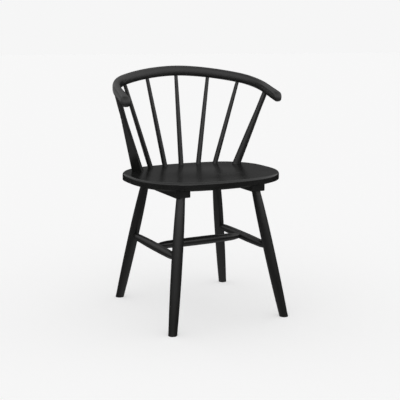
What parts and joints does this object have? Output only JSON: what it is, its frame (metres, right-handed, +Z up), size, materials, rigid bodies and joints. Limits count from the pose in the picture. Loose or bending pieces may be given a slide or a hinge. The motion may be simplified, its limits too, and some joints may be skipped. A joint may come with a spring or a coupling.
{
  "type": "windsor chair",
  "caption": "Low-back windsor chair: oval plank seat, splayed turned legs with stretchers, plain spindles and a bent rail that falls into the arms.",
  "frame": {"origin": "on the floor under the middle of the chair, halfway between the outer edges of the feet", "axes": "+Z up, the chair faces -Y, +X is the sitter's left"},
  "size_m": [0.5498, 0.4424, 0.7664],
  "materials": {
    "seat_paint": "black satin lacquer on wood",
    "rail_paint": "black satin lacquer on wood",
    "batten_paint": "black satin lacquer on wood",
    "turned_paint": "black satin lacquer on wood",
    "post_paint": "black satin lacquer on wood",
    "spindle_paint": "black satin lacquer on wood",
    "screw_steel": "plain zinc-plated steel"
  },
  "bodies": {
    "root": {"seat": "seat_paint", "arm_rail": "rail_paint", "batten_left": "batten_paint", "batten_right": "batten_paint", "batten_screws": "screw_steel", "stretcher_wedge_left": "turned_paint", "stretcher_wedge_right": "turned_paint", "arm_post_left": "post_paint", "arm_post_right": "post_paint", "leg_front_left": "turned_paint", "leg_front_right": "turned_paint", "leg_rear_left": "turned_paint", "leg_rear_right": "turned_paint", "side_stretcher_left": "turned_paint", "side_stretcher_right": "turned_paint", "cross_stretcher": "turned_paint", "spindle_1": "spindle_paint", "spindle_2": "spindle_paint", "spindle_3": "spindle_paint", "spindle_4": "spindle_paint", "spindle_5": "spindle_paint"}
  },
  "joints": []
}
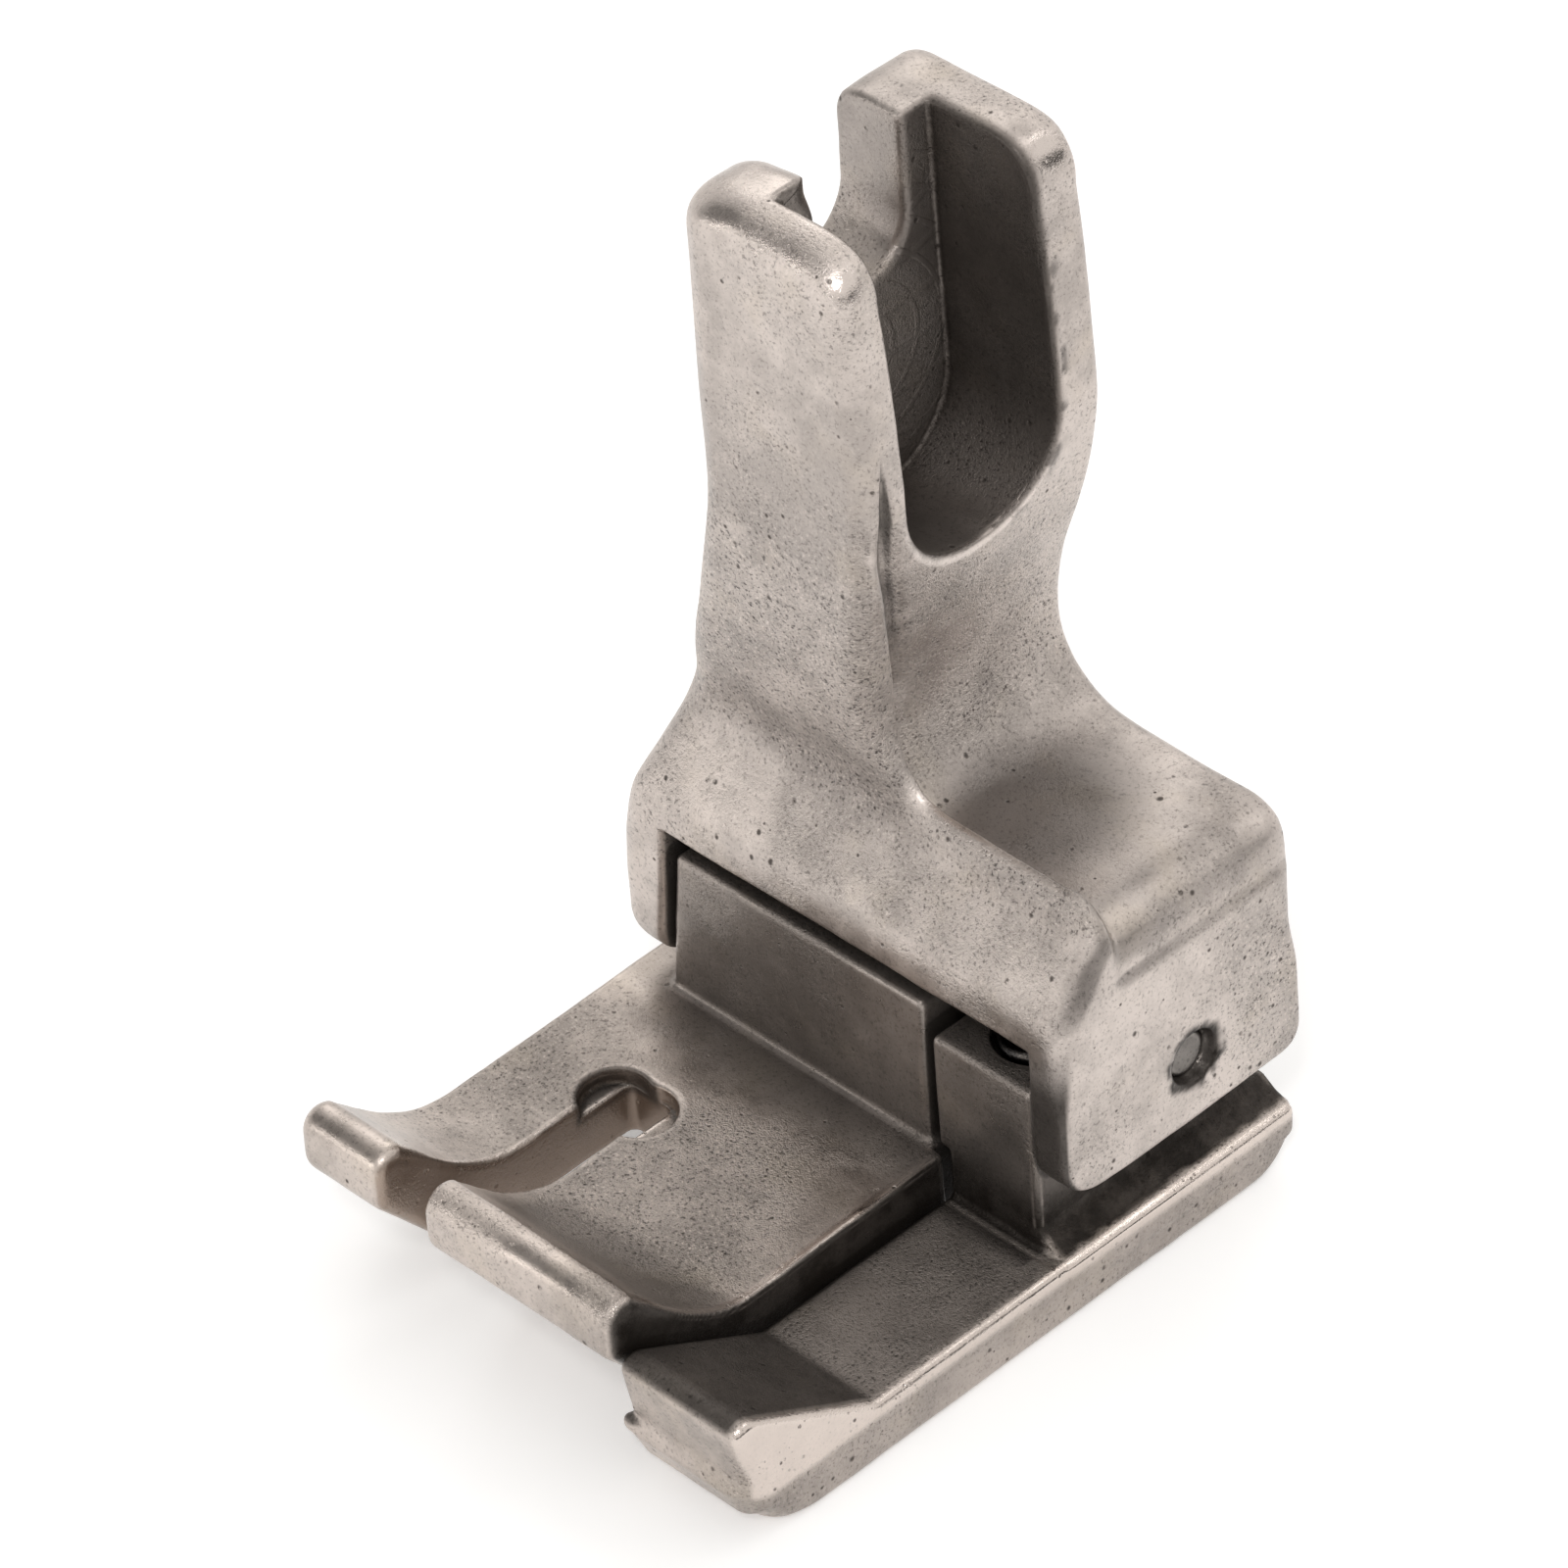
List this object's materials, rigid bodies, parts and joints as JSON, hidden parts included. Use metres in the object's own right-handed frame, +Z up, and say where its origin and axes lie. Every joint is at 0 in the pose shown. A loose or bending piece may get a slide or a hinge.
################
WHAT TO WORK ON:
Return each entry from the material above exactly as it appears.

WRITTEN ANSWER:
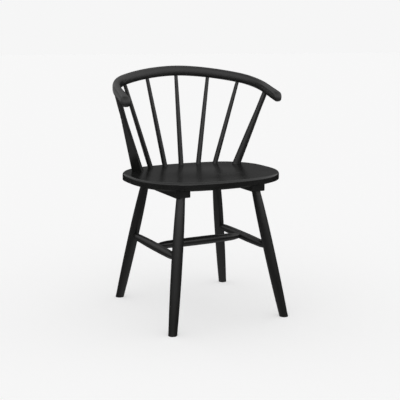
What parts and joints does this object have? Output only JSON: what it is, its frame (metres, right-handed, +Z up), size, materials, rigid bodies and joints. Limits count from the pose in the picture. Loose or bending pieces may be given a slide or a hinge. The motion may be simplified, its limits too, and some joints may be skipped. A joint may come with a spring or a coupling.
{
  "type": "windsor chair",
  "caption": "Low-back windsor chair: oval plank seat, splayed turned legs with stretchers, plain spindles and a bent rail that falls into the arms.",
  "frame": {"origin": "on the floor under the middle of the chair, halfway between the outer edges of the feet", "axes": "+Z up, the chair faces -Y, +X is the sitter's left"},
  "size_m": [0.5498, 0.4424, 0.7664],
  "materials": {
    "seat_paint": "black satin lacquer on wood",
    "rail_paint": "black satin lacquer on wood",
    "batten_paint": "black satin lacquer on wood",
    "turned_paint": "black satin lacquer on wood",
    "post_paint": "black satin lacquer on wood",
    "spindle_paint": "black satin lacquer on wood",
    "screw_steel": "plain zinc-plated steel"
  },
  "bodies": {
    "root": {"seat": "seat_paint", "arm_rail": "rail_paint", "batten_left": "batten_paint", "batten_right": "batten_paint", "batten_screws": "screw_steel", "stretcher_wedge_left": "turned_paint", "stretcher_wedge_right": "turned_paint", "arm_post_left": "post_paint", "arm_post_right": "post_paint", "leg_front_left": "turned_paint", "leg_front_right": "turned_paint", "leg_rear_left": "turned_paint", "leg_rear_right": "turned_paint", "side_stretcher_left": "turned_paint", "side_stretcher_right": "turned_paint", "cross_stretcher": "turned_paint", "spindle_1": "spindle_paint", "spindle_2": "spindle_paint", "spindle_3": "spindle_paint", "spindle_4": "spindle_paint", "spindle_5": "spindle_paint"}
  },
  "joints": []
}
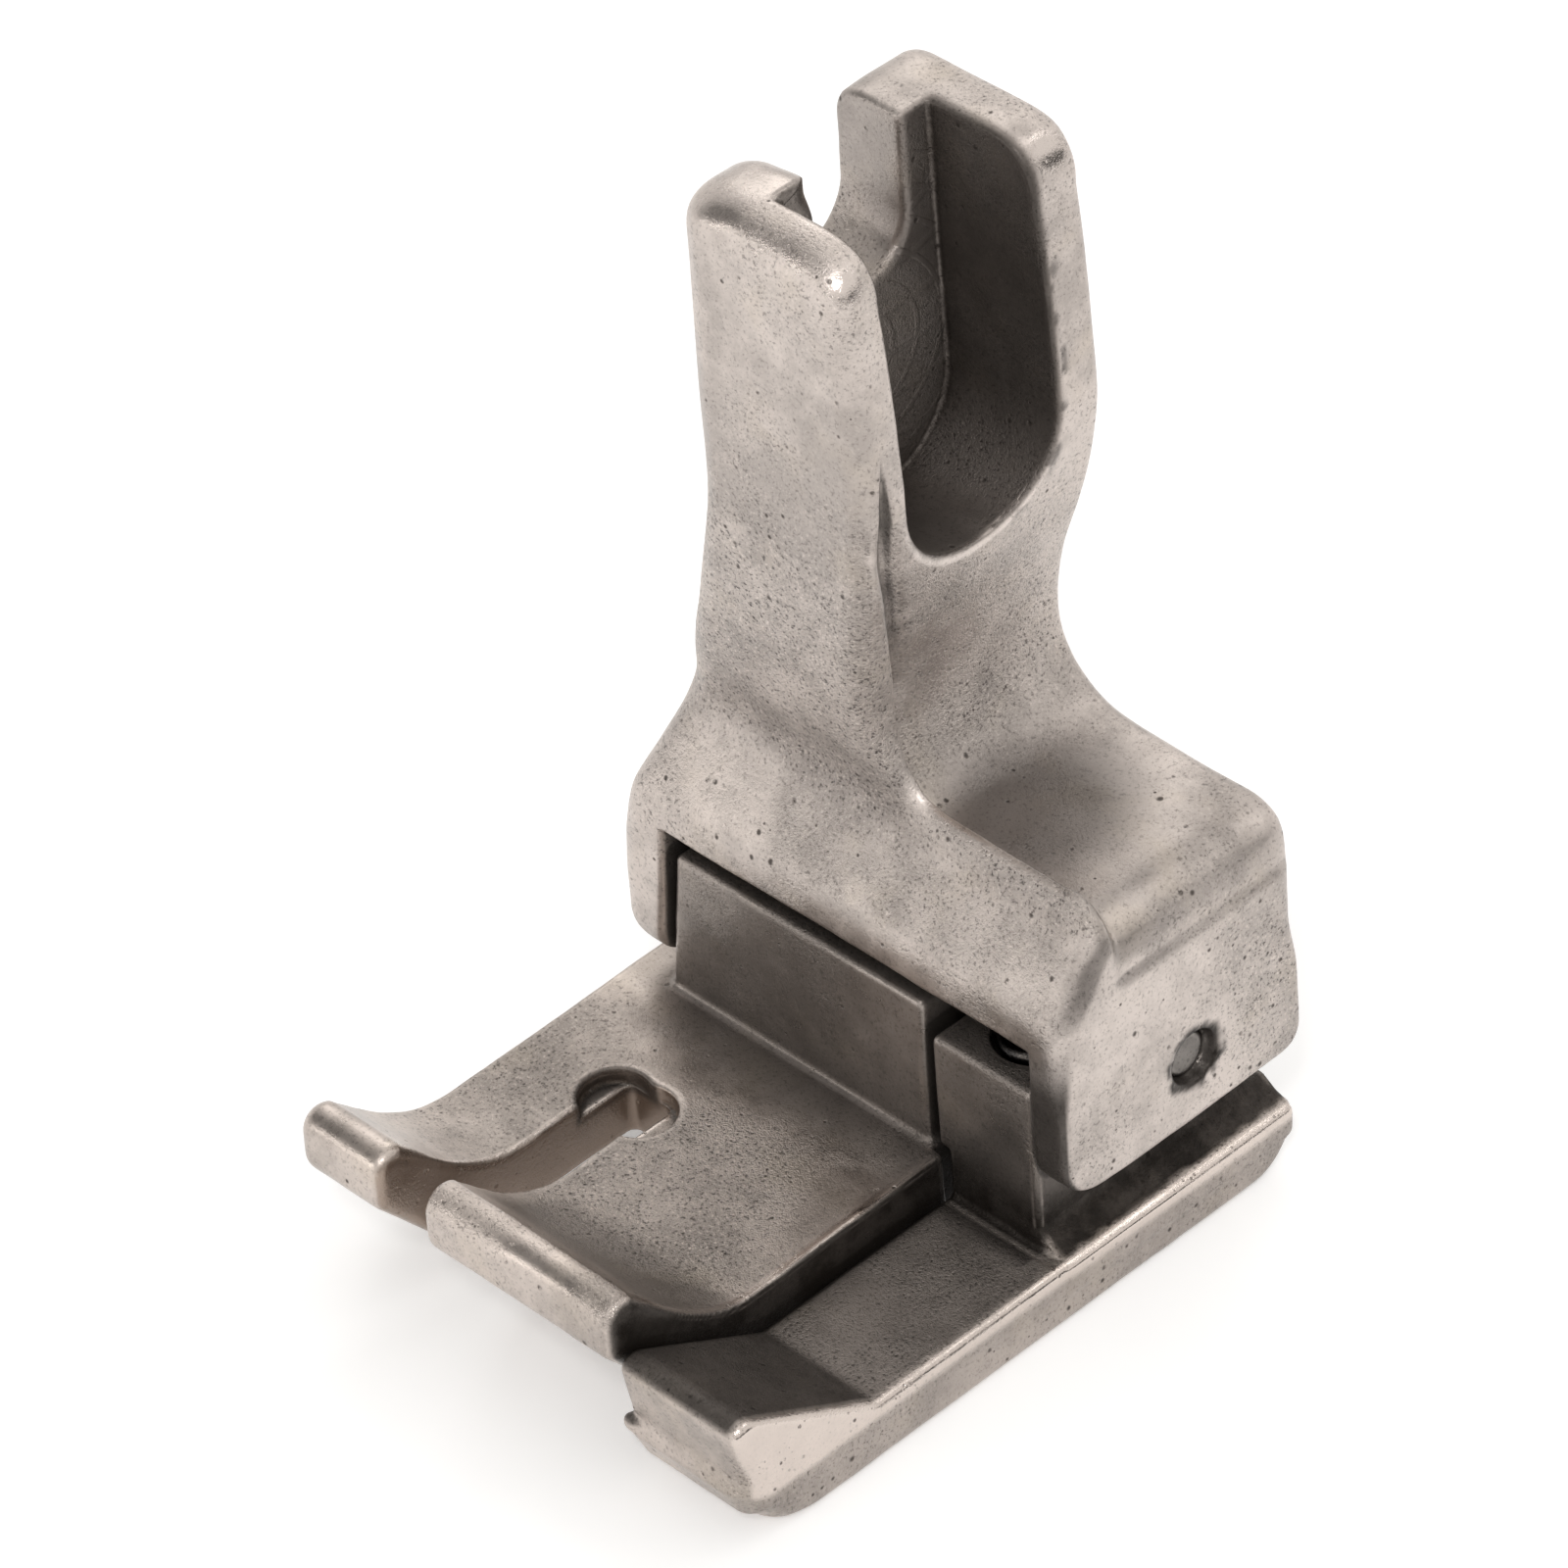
List this object's materials, rigid bodies, parts and joints as JSON, hidden parts included. Use metres in the object's own right-handed frame, +Z up, and say where its origin and axes lie. Every joint is at 0 in the pose shown. A loose or bending piece may get a slide or a hinge.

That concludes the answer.